Pedestrian street in Lima, Peru

Pasaje Santa Rosa is a pedestrian alleyway located in the Damero de Pizarro, next to the Plaza Mayor of Lima, Peru. Part of the city's historic centre, it separates the City Hall from the Club de la Unión, connecting Camaná and Union streets. It also connects with the Jirón Conde de Superunda through the Pasaje Nicolás de Ribera.

==History==
The street was originally planned as the Saint Rose of Lima Avenue (Avenida Santa Rosa de Lima) through a Supreme Resolution on April 28, 1944, under the presidency of Manuel Prado Ugarteche, with a width of 18 m (with one-metre sidewalks and 5-metre portals). Its planning took place in the context of the expansion works of the Municipal Palace, where the municipality acquired the land adjacent to it, and was projected on four blocks that would be expropriated to connect the Plaza Mayor with Tacna Avenue, the location of the Sanctuary of Saint Rose of Lima, which was also the focus of a project to build a basilica until its declaration as a National Monument on April 15, 1959.

The project was objected to by the Metropolitan Deliberative Board of Historic and Artistic Monuments (Junta Deliberante Metropolitana de Monumentos Históricos y Artísticos) because it was considered that the project was not justified in its objective of solving traffic, it interrupted the unity of the city blocks, and affected historic buildings such as those of Fernando Barbieri and Francisco Bolognesi.

In 1985, Alfonso Barrantes, then mayor of Lima, inaugurated a monument dedicated to Taulichusco in the street.
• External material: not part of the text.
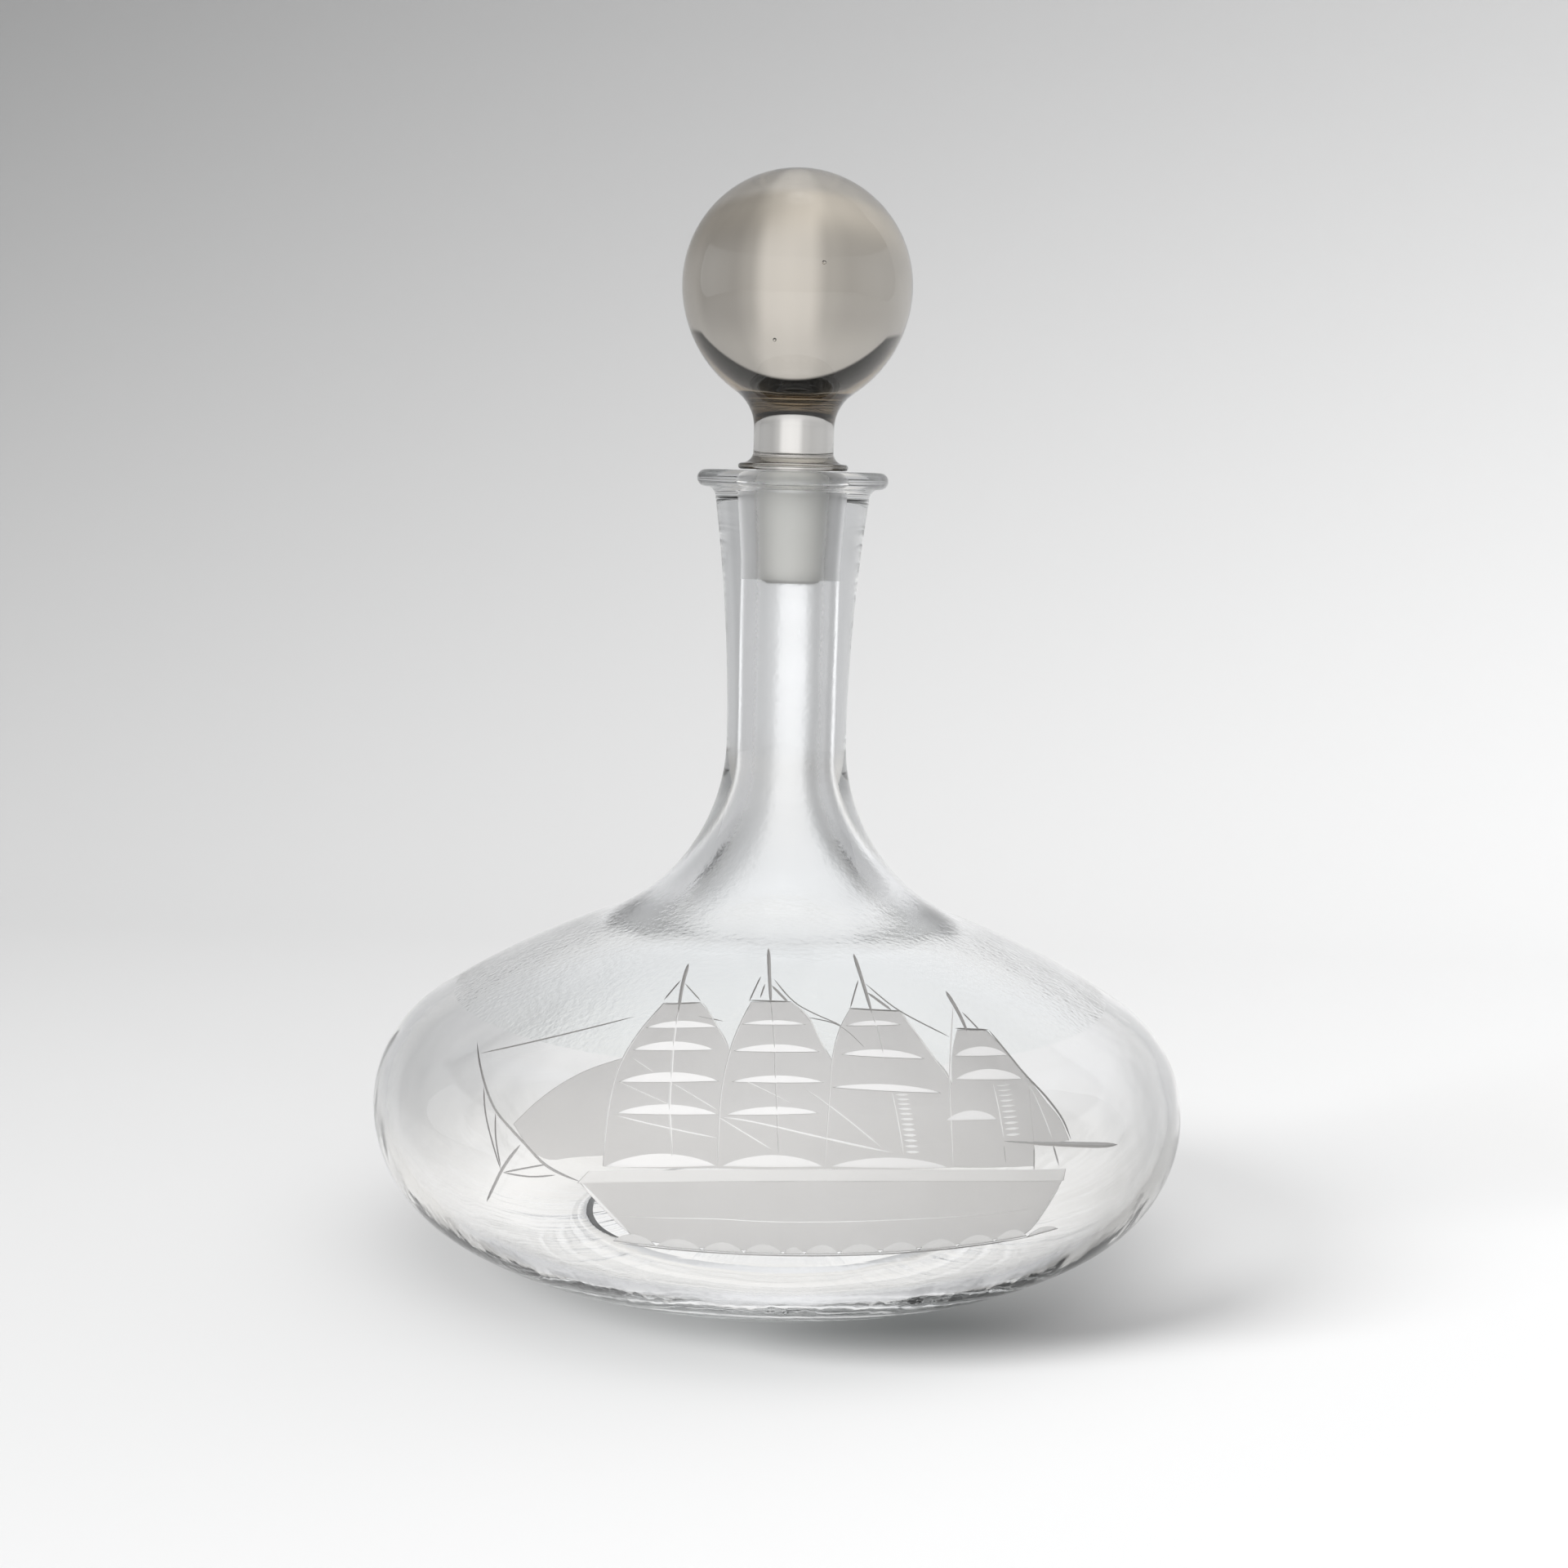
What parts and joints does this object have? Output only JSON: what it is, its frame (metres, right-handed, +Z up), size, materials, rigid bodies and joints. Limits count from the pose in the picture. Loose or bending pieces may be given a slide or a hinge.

In December 2024, the Municipality announced the move of the Equestrian statue of Francisco Pizarro from its location at the Parque de la Muralla to the pedestrian street as part of the 490th anniversary celebrations of the foundation of the city. During the early hours of January 15, 2025, it was moved and fixed to be inaugurated, with a new pedestal, on the 18th.